A recent work, Orthodoctrinator (2014), is less horrific and more profanely bizarre. A ruinous wall, seemingly from some long-forgotten castle, it towers threateningly over viewers. As Ursuta tells it, inspiration for the piece came while travelling through a small Romanian airport and seeing a little gem of a church tucked away in a corner of the terminal. Orthodoctrinator’s freestanding wall – on one side, crumbling brick; on the other, a wooden bench – is topped with tall spires, steep like a witch’s hat, which are common in Transylvania. In the sculpture, they have become hoods for a row of 1950s-style hair dryers, creating a pious little beauty parlour that she describes as ‘a machine for a quick brainwash’. 2 The sculpture is simple as well as practical, engaging the style of strange utilitarianism that Ursuta believes is resolutely Romanian.

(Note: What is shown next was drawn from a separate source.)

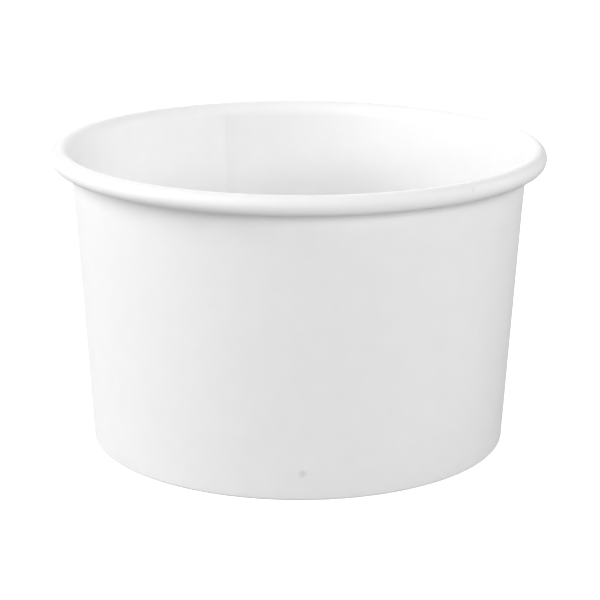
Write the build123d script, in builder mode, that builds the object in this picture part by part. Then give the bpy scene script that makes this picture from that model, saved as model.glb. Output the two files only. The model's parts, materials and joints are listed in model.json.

This tendency towards a harshly realist – even fatalist – approach to art, coupled with the artist’s dark humour, more faithfully describes the attitude driving Ursuta’s work than the magic and spookiness with which it is often associated. Ursuta embraces this fatalistic temper, along with the rest of the cultural tropes handed to her, not with resignation but with an openness to failure. The most futile attempts and the most illogical solutions, for Ursuta, give a sort of anarchic pleasure – she finds joy in watching things fall apart, malfunction or fail to communicate. Summing up her attitude, Ursuta relayed this joke: ‘The pessimist says, “It can’t get any worse than this,” to which the optimist replies, “Oh, yes it can!”’

1 Cecilia Alemani, ‘Folklore is our Sci-Fi’, Mousse, December 2012
2 As told to the author

Summer Guthery is a curator and writer living in Los Angeles, USA. She is the co-founder and director of the non-profit visual art space, JOAN.